Task instructions =>
Copy out each line that mentions the word "finishes".

Data listing =>
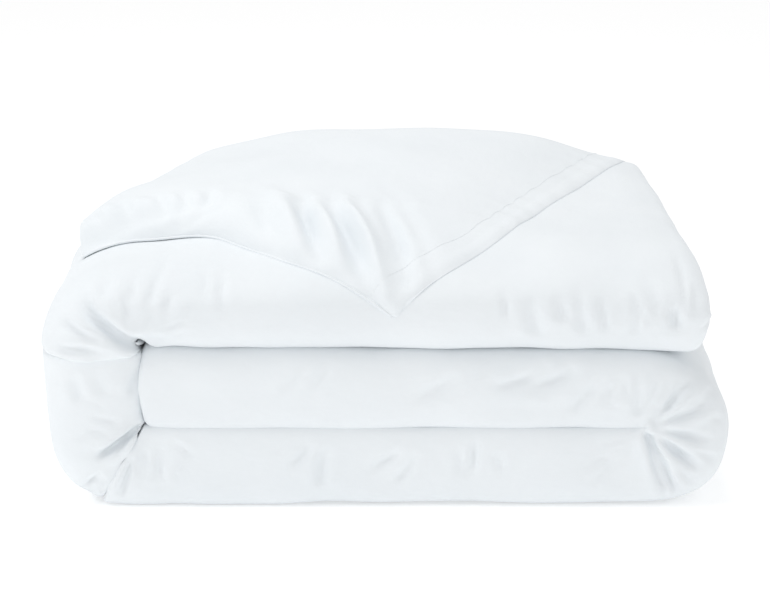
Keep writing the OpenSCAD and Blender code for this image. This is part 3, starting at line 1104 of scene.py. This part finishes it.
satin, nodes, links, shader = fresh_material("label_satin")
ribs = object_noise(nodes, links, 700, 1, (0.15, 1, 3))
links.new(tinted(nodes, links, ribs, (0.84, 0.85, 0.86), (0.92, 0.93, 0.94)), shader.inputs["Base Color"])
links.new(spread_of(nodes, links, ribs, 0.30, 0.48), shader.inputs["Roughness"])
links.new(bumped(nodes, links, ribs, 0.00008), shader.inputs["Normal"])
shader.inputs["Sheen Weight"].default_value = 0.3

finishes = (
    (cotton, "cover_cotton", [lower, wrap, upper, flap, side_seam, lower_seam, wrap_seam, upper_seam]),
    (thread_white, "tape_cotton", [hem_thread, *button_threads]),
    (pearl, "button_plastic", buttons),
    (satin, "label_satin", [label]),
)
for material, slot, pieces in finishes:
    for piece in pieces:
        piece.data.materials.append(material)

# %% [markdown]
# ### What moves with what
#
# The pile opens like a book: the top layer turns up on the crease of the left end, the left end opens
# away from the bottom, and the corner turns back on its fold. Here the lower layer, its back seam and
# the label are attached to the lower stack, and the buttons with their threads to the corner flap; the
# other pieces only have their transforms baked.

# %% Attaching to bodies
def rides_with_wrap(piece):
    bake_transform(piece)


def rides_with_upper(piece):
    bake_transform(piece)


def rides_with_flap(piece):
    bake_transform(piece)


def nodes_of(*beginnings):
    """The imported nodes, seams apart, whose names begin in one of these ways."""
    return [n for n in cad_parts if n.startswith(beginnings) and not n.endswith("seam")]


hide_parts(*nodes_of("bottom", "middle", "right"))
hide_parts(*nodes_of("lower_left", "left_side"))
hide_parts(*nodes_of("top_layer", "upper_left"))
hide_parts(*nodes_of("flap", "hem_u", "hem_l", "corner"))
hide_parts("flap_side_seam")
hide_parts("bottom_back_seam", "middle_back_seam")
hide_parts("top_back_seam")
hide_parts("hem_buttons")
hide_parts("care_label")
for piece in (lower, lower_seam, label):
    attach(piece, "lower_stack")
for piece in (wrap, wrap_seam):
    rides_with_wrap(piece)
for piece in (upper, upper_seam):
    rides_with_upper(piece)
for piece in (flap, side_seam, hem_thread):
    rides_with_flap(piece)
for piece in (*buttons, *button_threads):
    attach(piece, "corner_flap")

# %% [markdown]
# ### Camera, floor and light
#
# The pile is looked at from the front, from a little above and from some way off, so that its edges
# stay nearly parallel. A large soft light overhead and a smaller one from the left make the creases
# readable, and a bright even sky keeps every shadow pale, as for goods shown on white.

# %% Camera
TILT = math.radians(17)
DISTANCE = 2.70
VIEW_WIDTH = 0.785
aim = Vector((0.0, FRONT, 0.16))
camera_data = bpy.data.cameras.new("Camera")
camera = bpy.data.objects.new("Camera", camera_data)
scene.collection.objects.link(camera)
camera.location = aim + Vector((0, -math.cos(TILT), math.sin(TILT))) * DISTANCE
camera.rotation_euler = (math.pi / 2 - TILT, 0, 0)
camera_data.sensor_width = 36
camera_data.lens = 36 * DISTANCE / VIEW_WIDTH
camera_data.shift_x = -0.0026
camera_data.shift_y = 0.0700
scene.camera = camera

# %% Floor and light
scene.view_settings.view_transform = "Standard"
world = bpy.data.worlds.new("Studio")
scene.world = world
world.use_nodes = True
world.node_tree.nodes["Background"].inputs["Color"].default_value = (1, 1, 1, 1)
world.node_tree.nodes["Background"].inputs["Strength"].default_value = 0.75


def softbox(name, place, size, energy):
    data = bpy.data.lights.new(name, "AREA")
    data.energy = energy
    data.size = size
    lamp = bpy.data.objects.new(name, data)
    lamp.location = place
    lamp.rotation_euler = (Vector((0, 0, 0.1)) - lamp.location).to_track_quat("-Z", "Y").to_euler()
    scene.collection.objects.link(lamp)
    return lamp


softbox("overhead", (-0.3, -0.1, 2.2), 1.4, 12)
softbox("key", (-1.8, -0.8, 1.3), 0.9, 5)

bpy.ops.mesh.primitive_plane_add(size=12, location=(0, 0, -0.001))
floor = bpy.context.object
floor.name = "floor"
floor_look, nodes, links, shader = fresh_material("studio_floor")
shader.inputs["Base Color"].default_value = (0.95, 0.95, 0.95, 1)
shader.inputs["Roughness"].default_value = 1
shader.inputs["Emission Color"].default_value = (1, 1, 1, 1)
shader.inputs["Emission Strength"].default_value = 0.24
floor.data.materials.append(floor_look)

--

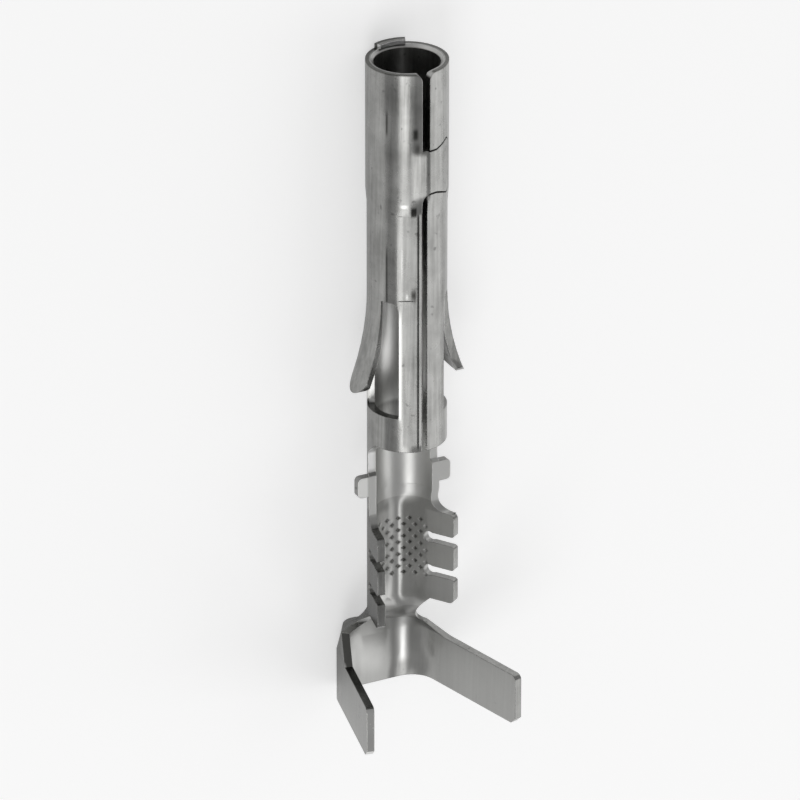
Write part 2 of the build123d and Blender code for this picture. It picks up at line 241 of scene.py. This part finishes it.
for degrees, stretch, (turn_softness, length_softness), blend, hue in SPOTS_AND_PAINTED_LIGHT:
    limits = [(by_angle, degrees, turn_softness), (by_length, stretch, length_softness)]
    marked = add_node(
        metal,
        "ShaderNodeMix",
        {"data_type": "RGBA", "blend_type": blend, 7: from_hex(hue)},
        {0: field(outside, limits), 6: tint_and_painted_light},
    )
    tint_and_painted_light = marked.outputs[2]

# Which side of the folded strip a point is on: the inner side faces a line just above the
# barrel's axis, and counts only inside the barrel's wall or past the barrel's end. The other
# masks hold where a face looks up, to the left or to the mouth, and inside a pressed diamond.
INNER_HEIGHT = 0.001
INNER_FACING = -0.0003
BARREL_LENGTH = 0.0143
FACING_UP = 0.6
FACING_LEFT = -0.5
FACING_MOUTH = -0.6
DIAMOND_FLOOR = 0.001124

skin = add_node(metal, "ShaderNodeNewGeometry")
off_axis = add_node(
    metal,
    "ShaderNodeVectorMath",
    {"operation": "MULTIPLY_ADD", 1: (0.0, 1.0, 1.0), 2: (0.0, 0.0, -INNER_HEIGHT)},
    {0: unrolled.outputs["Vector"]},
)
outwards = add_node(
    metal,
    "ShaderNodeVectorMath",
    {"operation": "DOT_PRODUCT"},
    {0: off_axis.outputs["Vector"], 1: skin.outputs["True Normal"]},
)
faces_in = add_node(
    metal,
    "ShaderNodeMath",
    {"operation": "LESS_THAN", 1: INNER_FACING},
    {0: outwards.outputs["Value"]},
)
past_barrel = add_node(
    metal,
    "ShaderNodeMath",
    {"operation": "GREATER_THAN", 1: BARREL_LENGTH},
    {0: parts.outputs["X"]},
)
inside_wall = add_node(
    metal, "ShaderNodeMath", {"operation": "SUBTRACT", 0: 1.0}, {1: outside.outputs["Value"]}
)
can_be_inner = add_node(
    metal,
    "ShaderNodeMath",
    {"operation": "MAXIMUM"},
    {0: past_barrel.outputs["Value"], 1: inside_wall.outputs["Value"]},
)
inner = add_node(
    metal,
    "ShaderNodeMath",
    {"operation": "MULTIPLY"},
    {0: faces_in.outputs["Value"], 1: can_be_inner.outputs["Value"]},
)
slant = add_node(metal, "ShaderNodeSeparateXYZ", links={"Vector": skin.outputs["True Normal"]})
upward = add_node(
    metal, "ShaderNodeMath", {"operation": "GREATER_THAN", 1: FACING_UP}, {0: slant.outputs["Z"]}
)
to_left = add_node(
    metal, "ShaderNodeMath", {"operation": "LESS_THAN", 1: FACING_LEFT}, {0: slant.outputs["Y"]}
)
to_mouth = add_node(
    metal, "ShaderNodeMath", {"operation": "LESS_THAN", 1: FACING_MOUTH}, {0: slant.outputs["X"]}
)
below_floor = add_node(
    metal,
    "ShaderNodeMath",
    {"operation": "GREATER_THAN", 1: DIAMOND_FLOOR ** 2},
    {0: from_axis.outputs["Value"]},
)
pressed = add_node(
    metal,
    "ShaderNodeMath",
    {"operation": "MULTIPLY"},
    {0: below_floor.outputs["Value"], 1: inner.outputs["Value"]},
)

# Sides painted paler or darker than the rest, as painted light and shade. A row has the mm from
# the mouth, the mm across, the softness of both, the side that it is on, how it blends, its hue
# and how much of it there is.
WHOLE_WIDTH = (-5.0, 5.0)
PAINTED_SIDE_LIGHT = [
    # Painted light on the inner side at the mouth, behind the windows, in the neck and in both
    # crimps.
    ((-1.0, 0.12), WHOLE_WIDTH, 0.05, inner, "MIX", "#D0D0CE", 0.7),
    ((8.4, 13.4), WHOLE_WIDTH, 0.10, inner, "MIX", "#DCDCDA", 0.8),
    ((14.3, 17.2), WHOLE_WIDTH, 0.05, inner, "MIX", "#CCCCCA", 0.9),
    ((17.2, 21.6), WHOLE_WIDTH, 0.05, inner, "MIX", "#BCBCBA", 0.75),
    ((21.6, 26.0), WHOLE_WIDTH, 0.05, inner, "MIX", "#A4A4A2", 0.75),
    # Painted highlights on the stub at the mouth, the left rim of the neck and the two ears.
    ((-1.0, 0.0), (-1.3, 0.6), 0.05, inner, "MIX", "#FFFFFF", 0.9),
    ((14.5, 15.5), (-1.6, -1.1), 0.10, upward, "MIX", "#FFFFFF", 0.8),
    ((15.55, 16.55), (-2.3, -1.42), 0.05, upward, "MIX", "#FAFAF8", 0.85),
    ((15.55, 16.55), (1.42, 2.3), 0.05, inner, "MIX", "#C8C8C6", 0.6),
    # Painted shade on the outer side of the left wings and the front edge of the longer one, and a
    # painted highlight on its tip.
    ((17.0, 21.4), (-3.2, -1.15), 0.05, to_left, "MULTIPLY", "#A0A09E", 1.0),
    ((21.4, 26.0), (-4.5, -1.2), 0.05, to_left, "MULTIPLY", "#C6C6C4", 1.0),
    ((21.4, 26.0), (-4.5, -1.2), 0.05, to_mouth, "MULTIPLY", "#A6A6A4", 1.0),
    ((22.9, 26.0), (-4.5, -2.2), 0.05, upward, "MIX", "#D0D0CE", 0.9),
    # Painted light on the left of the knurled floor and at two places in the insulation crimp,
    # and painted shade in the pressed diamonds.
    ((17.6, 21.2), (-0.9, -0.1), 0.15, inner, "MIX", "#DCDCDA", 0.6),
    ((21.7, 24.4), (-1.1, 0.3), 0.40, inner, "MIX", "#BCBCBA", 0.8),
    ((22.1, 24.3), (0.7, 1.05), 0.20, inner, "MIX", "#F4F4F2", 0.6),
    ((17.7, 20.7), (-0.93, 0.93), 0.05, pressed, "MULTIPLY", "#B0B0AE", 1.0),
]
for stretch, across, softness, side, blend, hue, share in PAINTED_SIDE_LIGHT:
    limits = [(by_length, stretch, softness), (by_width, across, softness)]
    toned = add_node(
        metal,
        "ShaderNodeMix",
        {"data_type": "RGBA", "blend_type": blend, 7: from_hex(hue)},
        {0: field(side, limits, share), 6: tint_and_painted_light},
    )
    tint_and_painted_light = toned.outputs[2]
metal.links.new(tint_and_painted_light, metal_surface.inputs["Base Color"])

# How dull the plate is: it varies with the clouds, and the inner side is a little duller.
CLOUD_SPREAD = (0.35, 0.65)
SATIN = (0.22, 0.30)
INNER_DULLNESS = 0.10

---

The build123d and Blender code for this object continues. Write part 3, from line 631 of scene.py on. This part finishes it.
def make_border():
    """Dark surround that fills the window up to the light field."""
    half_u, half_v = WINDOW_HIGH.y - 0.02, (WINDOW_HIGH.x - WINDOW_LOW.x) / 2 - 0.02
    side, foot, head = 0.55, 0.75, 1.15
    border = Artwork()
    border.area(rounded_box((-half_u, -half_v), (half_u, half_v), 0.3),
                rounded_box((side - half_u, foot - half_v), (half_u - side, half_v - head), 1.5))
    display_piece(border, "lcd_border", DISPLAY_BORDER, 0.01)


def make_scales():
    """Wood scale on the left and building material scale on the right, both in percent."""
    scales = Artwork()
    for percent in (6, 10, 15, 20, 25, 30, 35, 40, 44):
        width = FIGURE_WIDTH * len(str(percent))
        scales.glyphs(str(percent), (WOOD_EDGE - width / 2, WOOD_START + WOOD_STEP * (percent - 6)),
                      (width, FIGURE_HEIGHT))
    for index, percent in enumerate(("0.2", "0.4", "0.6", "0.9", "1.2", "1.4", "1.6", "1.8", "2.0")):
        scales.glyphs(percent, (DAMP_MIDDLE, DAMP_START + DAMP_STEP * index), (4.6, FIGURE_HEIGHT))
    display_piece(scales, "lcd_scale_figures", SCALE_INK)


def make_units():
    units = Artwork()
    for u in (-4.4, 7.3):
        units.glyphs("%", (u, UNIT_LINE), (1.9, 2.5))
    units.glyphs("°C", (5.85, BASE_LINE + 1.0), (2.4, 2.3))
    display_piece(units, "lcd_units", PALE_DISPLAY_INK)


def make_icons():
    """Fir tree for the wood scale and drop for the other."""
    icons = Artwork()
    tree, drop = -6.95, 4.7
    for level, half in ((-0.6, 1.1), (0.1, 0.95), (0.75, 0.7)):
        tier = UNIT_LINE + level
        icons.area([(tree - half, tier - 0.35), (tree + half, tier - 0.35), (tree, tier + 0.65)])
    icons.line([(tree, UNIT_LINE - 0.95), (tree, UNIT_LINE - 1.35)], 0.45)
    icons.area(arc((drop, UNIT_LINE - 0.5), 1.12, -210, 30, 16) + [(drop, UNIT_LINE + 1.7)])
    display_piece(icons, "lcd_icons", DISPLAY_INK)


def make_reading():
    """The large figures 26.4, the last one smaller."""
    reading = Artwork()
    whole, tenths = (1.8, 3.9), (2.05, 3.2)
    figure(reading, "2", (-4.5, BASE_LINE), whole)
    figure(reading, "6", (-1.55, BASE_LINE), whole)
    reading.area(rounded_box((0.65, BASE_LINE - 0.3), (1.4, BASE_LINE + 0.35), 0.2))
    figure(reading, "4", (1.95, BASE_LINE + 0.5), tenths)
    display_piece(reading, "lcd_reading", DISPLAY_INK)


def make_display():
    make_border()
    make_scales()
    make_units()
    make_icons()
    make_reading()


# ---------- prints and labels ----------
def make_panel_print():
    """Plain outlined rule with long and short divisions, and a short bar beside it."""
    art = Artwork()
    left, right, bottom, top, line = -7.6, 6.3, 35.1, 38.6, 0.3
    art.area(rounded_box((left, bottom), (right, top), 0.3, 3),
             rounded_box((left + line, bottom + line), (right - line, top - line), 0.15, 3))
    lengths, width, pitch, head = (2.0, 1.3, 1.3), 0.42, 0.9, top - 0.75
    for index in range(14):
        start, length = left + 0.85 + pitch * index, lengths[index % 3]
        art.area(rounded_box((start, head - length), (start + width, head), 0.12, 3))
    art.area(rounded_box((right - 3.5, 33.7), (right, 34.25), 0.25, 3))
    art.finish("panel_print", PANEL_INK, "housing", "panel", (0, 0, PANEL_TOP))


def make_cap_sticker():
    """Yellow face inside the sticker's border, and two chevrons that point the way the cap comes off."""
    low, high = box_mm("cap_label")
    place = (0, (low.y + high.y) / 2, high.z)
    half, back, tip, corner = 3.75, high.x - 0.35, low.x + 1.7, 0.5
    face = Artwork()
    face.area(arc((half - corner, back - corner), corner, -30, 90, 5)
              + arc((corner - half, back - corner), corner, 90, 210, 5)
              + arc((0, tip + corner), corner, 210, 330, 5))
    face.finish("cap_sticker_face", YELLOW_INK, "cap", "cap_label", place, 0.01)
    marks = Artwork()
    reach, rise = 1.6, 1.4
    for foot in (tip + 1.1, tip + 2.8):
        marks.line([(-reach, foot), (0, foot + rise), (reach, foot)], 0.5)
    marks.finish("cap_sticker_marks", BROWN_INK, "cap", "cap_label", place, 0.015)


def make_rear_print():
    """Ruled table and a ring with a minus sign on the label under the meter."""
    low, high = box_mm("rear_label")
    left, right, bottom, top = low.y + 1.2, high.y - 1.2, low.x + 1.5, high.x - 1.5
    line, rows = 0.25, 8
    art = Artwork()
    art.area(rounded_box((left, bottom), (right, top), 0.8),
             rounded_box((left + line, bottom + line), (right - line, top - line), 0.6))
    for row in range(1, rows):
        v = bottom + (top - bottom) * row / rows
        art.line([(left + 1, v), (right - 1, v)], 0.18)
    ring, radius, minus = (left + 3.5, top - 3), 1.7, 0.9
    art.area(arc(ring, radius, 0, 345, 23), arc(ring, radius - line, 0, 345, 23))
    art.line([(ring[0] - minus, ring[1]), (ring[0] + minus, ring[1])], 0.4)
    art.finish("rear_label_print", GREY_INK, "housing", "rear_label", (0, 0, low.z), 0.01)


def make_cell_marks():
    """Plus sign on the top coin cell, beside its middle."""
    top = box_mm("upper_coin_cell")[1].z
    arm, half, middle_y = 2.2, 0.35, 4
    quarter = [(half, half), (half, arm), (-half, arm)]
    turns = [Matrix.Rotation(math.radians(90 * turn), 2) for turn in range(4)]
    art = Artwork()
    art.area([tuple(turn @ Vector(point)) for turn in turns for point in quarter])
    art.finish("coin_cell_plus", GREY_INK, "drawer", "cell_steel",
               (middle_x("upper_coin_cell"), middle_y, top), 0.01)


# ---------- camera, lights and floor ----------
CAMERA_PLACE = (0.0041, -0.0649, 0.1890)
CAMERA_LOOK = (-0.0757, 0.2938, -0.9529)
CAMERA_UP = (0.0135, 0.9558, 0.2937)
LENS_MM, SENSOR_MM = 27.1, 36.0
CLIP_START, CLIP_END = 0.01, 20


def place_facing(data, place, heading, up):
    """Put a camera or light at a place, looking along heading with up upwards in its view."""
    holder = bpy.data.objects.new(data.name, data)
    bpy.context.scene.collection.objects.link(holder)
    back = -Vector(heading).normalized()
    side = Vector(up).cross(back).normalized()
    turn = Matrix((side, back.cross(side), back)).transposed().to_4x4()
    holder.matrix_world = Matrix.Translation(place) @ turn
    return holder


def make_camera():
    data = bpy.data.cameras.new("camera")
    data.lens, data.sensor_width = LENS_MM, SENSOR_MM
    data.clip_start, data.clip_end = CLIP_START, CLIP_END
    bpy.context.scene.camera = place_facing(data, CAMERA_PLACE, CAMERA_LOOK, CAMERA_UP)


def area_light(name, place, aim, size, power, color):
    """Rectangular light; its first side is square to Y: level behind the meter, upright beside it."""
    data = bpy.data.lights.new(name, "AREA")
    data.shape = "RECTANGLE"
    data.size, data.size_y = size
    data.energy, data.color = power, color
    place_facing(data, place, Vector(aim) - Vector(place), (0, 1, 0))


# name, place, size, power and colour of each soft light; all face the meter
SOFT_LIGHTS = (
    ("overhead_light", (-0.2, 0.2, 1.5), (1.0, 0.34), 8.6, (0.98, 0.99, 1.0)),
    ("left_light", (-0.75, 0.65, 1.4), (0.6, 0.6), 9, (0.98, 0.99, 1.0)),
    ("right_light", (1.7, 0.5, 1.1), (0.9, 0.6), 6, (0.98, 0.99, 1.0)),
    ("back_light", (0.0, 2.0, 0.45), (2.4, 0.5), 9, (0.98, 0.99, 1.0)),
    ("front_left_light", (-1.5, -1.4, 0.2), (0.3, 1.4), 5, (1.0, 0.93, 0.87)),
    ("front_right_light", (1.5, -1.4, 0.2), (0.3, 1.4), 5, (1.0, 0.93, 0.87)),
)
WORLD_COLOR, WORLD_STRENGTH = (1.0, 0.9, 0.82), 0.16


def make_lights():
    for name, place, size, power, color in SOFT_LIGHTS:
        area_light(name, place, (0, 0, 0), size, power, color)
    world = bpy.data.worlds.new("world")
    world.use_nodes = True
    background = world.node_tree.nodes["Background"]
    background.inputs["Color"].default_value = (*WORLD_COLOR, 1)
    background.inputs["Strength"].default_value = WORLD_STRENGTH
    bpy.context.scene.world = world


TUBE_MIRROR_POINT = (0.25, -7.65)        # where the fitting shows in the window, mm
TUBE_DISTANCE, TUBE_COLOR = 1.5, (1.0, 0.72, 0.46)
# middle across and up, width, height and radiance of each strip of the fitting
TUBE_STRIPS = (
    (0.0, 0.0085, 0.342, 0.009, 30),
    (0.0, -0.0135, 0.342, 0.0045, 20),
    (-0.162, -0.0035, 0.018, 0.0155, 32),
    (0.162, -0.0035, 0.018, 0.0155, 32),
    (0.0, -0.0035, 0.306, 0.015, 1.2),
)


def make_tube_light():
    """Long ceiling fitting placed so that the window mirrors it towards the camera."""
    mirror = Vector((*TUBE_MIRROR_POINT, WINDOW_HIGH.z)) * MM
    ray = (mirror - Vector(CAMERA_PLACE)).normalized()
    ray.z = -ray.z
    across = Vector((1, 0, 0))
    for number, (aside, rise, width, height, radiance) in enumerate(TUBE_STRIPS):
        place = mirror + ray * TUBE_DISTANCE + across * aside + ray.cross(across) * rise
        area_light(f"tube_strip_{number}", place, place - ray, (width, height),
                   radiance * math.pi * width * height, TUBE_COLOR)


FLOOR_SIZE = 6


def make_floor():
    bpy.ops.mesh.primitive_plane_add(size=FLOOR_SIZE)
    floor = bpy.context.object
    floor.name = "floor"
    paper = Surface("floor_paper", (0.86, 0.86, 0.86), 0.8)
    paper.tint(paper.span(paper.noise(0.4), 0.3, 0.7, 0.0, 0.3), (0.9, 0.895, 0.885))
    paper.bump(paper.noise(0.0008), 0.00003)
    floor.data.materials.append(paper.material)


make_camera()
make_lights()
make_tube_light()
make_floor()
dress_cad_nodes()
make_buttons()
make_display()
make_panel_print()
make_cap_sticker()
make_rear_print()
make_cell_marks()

Solution for this task =>
Keep writing the OpenSCAD and Blender code for this image. This is part 3, starting at line 1104 of scene.py. This part finishes it.
finishes = (
for material, slot, pieces in finishes:
Write part 2 of the build123d and Blender code for this picture. It picks up at line 241 of scene.py. This part finishes it.
The build123d and Blender code for this object continues. Write part 3, from line 631 of scene.py on. This part finishes it.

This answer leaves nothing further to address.